This assignment is based on the 2014 VAST Challenge.

Background: The Kronos Incident

NOTE: This scenario and all the people, places, groups, and technologies contained therein are fictious. Any resemblance to real people, places, groups, or technologies is purely coincidental.

In the roughly twenty years that Tethys-based GAStech has been operating a natural gas production site in the island country of Kronos, it has produced remarkable profits and developed strong relationships with the government of Kronos. However, GAStech has not been as successful in demonstrating environmental stewardship.

In January, 2014, the leaders of GAStech are celebrating their new-found fortune as a result of the initial public offering of their very successful company. In the midst of this celebration, several employees of GAStech go missing. An organization known as the Protectors of Kronos (POK) is suspected in the disappearance, but things may not be what they seem.

As an expert in visual analytics, you are called in to help law enforcement from Kronos and Tethys assess the situation and figure out where the missing employees are and how to get them home again. Time is of the essence.

At your disposal, your have a spreadsheet of GAStech employee records EmployeeRecords.csv as well as email headers from two weeks of internal GAStech company email, email headers.csv. You are being counted on to bring law enforcement up to date on the current organization of the POK and how that organization has changed over time, as well as to characterize the events surrounding the disappearance.

The variables in the EmployeeRecords.csv file are:

Name Description
LastName the last name of the employee
FirstName the first name of the employee
BirthDate the birth date of the employee
BirthCountry the birth country of the employee
Gender the gender of the employee
CitizenshipCountry the country that the employee has citizenship
CitizenshipBasis what the employee’s citizenship is based on
CitizenshipStartDate when the employee’s citizenship began
PassportCountry the country that issued the employees passport
PassportIssueDate the most recent date the employee’s passport was issued
PassportExpirationDate the date the employee’s passport expires
CurrentEmploymentType the group employee is currently employed within
CurrentEmploymentTitle the employee’s current job title
CurrentEmploymentStartDate the employee’s current job start date
EmailAddress the employee’s email address
MilitaryServiceBranch the military service branch the employee served in
MilitaryDischargeType the type of discharge the employee received
MilitaryDischargeDate when the employee was discharged

The variables in the email.csv file are:

Name Description
From sender email address
to receive email address
Subject email subject
eID unique email ID to identify emails sent to multiple recipients
Date date and time of email
month month of email
day day of email
year year of email
nrecipients number of recipients
  1. You can complete this assignment individually or as a group of up to three members. Please replace “Your Name” in the YAML (top of this script) with the names of all students in your group.

  2. In a new code chunk (use (Ctrl+Alt+I) to start a new code chunk), load both datasets.

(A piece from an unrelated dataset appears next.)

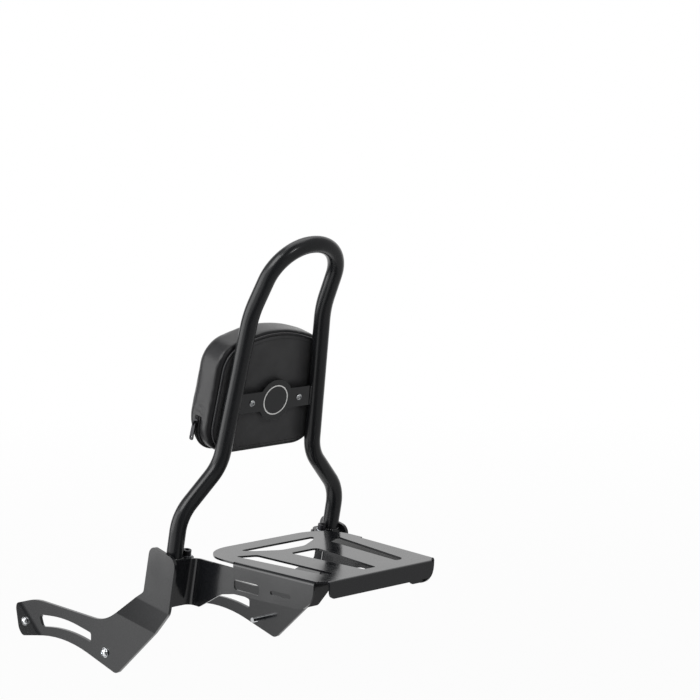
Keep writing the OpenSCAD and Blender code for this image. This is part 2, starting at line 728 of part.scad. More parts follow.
// Cross plate: a flat strap with a disc in its middle, between the legs
module cross_plate() color("#1c1d1f") at_foot() difference() {
    translate([0, plate_t / 2, 0]) rotate([90, 0, 0]) linear_extrude(plate_t) {
        translate([-leg_low_half_w, plate_z - plate_h / 2]) square([2 * leg_low_half_w, plate_h]);
        translate([0, plate_z]) circle(d = disc_d);
    }
    both_sides() run_along([leg_low_half_w, 0, bend_mid_h], [leg_high_half_w, 0, kick_h], tube_d + 2 * seat_gap, 0);
    both_sides() run_along([leg_low_half_w + 8, 0, bend_mid_h], [leg_high_half_w + 8, 0, kick_h], tube_d, 0);
    pad_bolt_places() translate([0, 0, -10]) cylinder(d = m6_d + bolt_clear, h = 20);
}
// Frame at each pad bolt, inside at_foot(), with +Z forward through the plate into the pad
module pad_bolt_places() for (side = [-1, 1])
    translate([side * pad_bolt_pitch / 2, 0, plate_z]) rotate([-90, 0, 0]) children();
module pad_bolts() color("#d9dbde") at_foot() pad_bolt_places() {
    translate([0, 0, -plate_t / 2 - seat_gap]) {
        cylinder(d = m6_d, h = foam_n + plate_t / 2 + 2);
        button_head(m6_head_d, m6_head_h, m6_d);
    }
}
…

  3. As noted, the email data span a period of two weeks. To get a sense of the data, first subset the data to the first day of observation (Jan. 6).

  4. Before you can use the igraph package to visualize the email network, you of course have to transform the data into an igraph object. To transform a data.frame object into an igraph object, use syntax of the type g = graph_from_data_frame(email, directed=TRUE ). The resulting object will contain the network itself as well as the rest of the data in the form of edge.attributes accessable using the syntax of the type E(g)$attr_name. For example, to access the subject of the email, you would use E(g)$Subject.

  5. Plot the email network using the igraph package. Make your graph aesthetically pleasing and informative, something you would see in a network journal.

  6. The graph, even if you cleaned it up quite a bit, is not very informative. Let’s use our research skills to enhance the analytical use of our visualization by:

Now plot this network again using the newly cleaned data.Scale vertex size by in-degree, out-degree, and the absolute difference of the two. Which one is the most informative?

  1. Now use your own creativity and research skills to enhance the analytical value of this visualization in at least two ways. Desribe what you did and why.

  2. Now make the same plot for subsequent days using the same layout. Make the same plot as in 7 for every day in the data. What do you notice about the email network over these two weeks?

  3. Now use your own sleuthing skills to further explore these data using igraph. Can you find any interesting/puzzling patterns? Make your best visualization that shows evidence of any such patterns. Prepare to discuss this in class with your visualization on the projector.

  4. Knit the RMarkdown file (press the “Knit” button above) and read through the corresponding html file.

For the submission: submit your solution in an R Markdown file and (just for insurance) submit the corresponding html file with it.